Donating his photographs to the Archives was a fortuitous decision, because it put them under the curatorial control of Patrick Cummins, an archivist and photographer whose work so closely mirrored Ivaan's it was astonishing they had never met.  Patrick's specialty was photographing old buildings in their various iterations over the years.  And Ivaan's specialty was photographing the people standing in front of those buildings.

Patrick retired from the Archives some months ago and partnered up with a young man named Alex Jansen who had the idea of developing a web application that would enable people walking along Queen Street West to be notified via the app when they were at the location of one of Ivaan's or Patrick's photographs, and to see the photographs they had taken.   It seemed like a brilliant way of keeping Ivaan's photographs in the public eye. A Toronto-based broadcast journalist, Garvia Bailey, came on board to narrate the stories associated with the various pictures.

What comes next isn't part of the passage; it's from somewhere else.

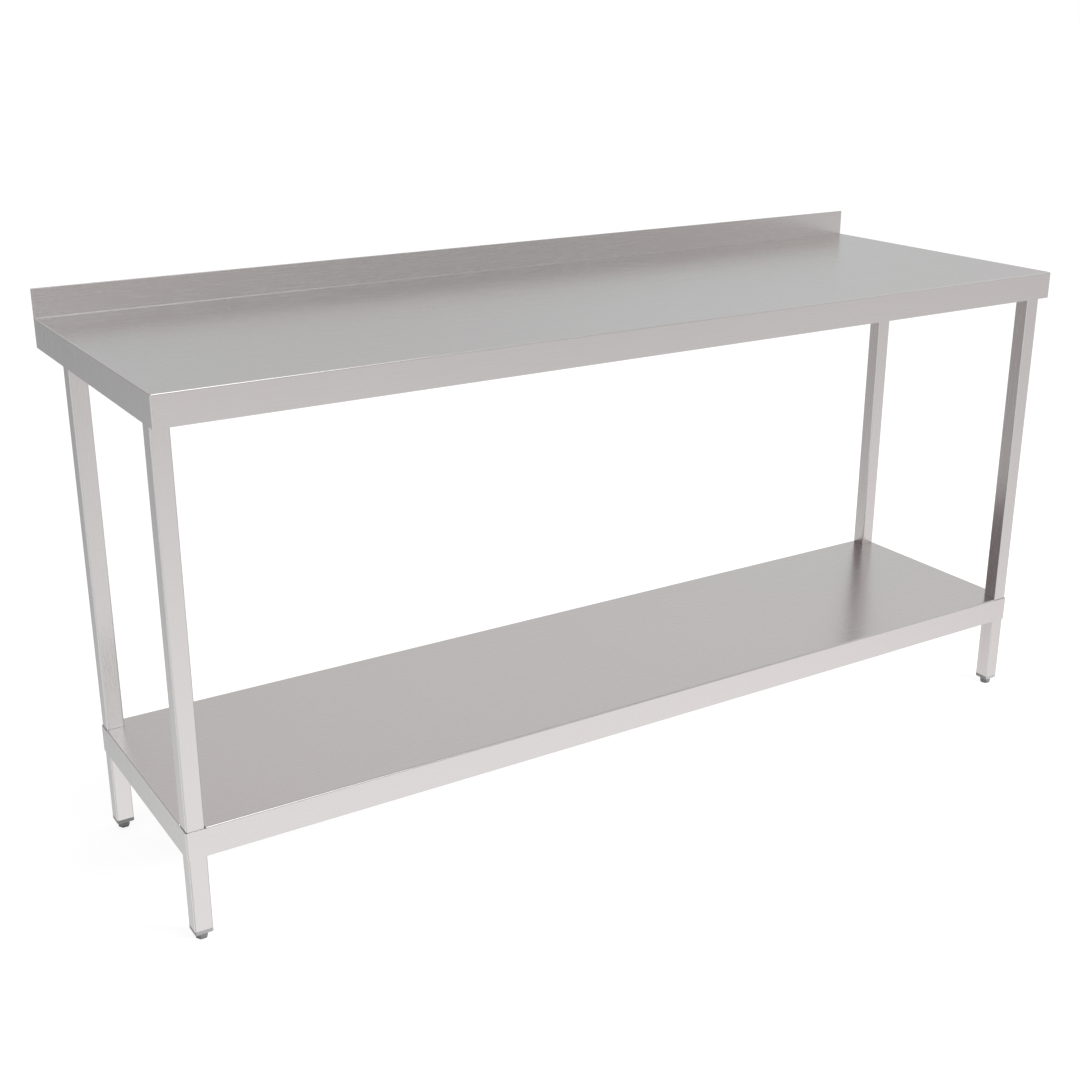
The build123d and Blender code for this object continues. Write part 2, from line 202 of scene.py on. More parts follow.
# The studio's surround, as soft round glows on an even grey. Azimuth is in degrees from +Y
# towards +X, elevation in degrees up; a high focus is a small glow and a low one a wide one.
SURROUND = (0.28, 0.28, 0.28)
GLOWS = (
    # these five only show in bent edges and leg corners
    (115, 40, 14, (0.12, 0.12, 0.12)),
    (-100, -22, 14, (0.33, 0.33, 0.33)),
    (-135, -22, 14, (0.33, 0.33, 0.33)),
    (-75, -18, 55, (0.20, 0.20, 0.20)),
    (-160, -22, 55, (0.20, 0.20, 0.20)),
    # these show in the flat sheets
    (0, 90, 14, (0.33, 0.32, 0.32)),
    (54, 63, 55, (0.40, 0.53, 0.54)),
    (-126, 58, 14, (0.28, 0.27, 0.28)),
    (18, 58, 55, (-0.30, -0.30, -0.32)),
    (-76, 46, 55, (0.43, 0.43, 0.43)),
    (-4, 46, 55, (1.02, 1.04, 1.03)),
    (140, 46, 55, (0.36, 0.27, 0.27)),
    (162, 41, 55, (1.57, 1.46, 1.44)),
    (-18, 32, 14, (-0.42, -0.60, -0.60)),
    (-18, 32, 55, (0.69, 0.95, 0.97)),
    (54, 32, 14, (0.30, 0.24, 0.24)),
    (126, 32, 55, (0.27, 0.19, 0.20)),
    (178, 30, 55, (0.99, 0.94, 0.93)),
    (-126, 27, 14, (0.33, 0.30, 0.30)),
    (18, 27, 14, (0.33, 0.31, 0.30)),
    (90, 27, 14, (0.59, 0.74, 0.73)),
    (90, 27, 55, (-0.46, -0.69, -0.67)),
    (-100, 16, 55, (0.37, 0.34, 0.34)),
    (-8, 16, 55, (0.52, 0.57, 0.56)),
    (44, 16, 55, (0.06, 0.10, 0.08)),
    (136, 16, 55, (0.26, 0.20, 0.18)),
    (9, 15, 55, (0.06, 0.12, 0.13)),
    (171, 15, 55, (0.09, 0.06, 0.05)),
    (-162, 0, 55, (0.63, 0.57, 0.56)),
    (-126, 0, 55, (0.36, 0.34, 0.35)),
    (-90, 0, 55, (0.55, 0.57, 0.57)),
    (-72, 0, 14, (-0.27, -0.34, -0.35)),
    (-72, 0, 55, (0.45, 0.54, 0.55)),
    (-36, 0, 55, (0.55, 0.48, 0.47)),
    (36, 0, 55, (0.18, 0.22, 0.26)),
    (54, 0, 55, (0.28, 0.24, 0.27)),
    (126, 0, 55, (0.24, 0.20, 0.19)),
    (162, 0, 55, (0.18, 0.12, 0.11)),
    (-99, -15, 55, (-0.24, -0.25, -0.25)),
    (-81, -15, 55, (0.62, 0.60, 0.59)),
    (-27, -15, 55, (0.12, 0.11, 0.12)),
    (117, -15, 55, (-0.22, -0.19, -0.18)),
    (-136, -16, 55, (0.41, 0.35, 0.33)),
    (80, -16, 55, (0.38, 0.38, 0.39)),
    (172, -16, 55, (0.11, 0.10, 0.10)),
    (-90, -27, 55, (-0.25, -0.21, -0.20)),
    (54, -27, 14, (0.17, 0.12, 0.12)),
    (126, -27, 14, (0.61, 0.55, 0.54)),
    (-178, -30, 55, (0.29, 0.26, 0.25)),
    (-74, -30, 55, (0.46, 0.47, 0.47)),
    (-34, -30, 55, (0.99, 0.92, 0.89)),
    (-54, -32, 55, (0.67, 0.61, 0.61)),
    (18, -32, 14, (0.59, 0.70, 0.71)),
    (18, -32, 55, (-0.48, -0.65, -0.66)),
    (162, -32, 14, (0.57, 0.53, 0.53)),
    (126, -41, 55, (0.00, 0.07, 0.09)),
    (-162, -58, 14, (0.54, 0.55, 0.55)),
    (-162, -58, 55, (-0.45, -0.46, -0.46)),
    (-90, -58, 14, (0.32, 0.31, 0.32)),
    (54, -58, 14, (0.45, 0.41, 0.42)),
)
BACKDROP = (1.0, 1.0, 1.0)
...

It seems that Lester Pawis and Jimmy Croxon and "Mr. Pins" and Lance and all of Ivaan's characters are going to have a whole new moment in the sun. Best of all, Ivaan, who never once used a mobile phone, eschewed digital photography and wouldn't have known an App if he got it in his porridge, has somehow been dragged kicking and screaming into the 21st century.

Because, as it turns out, there is an App for that.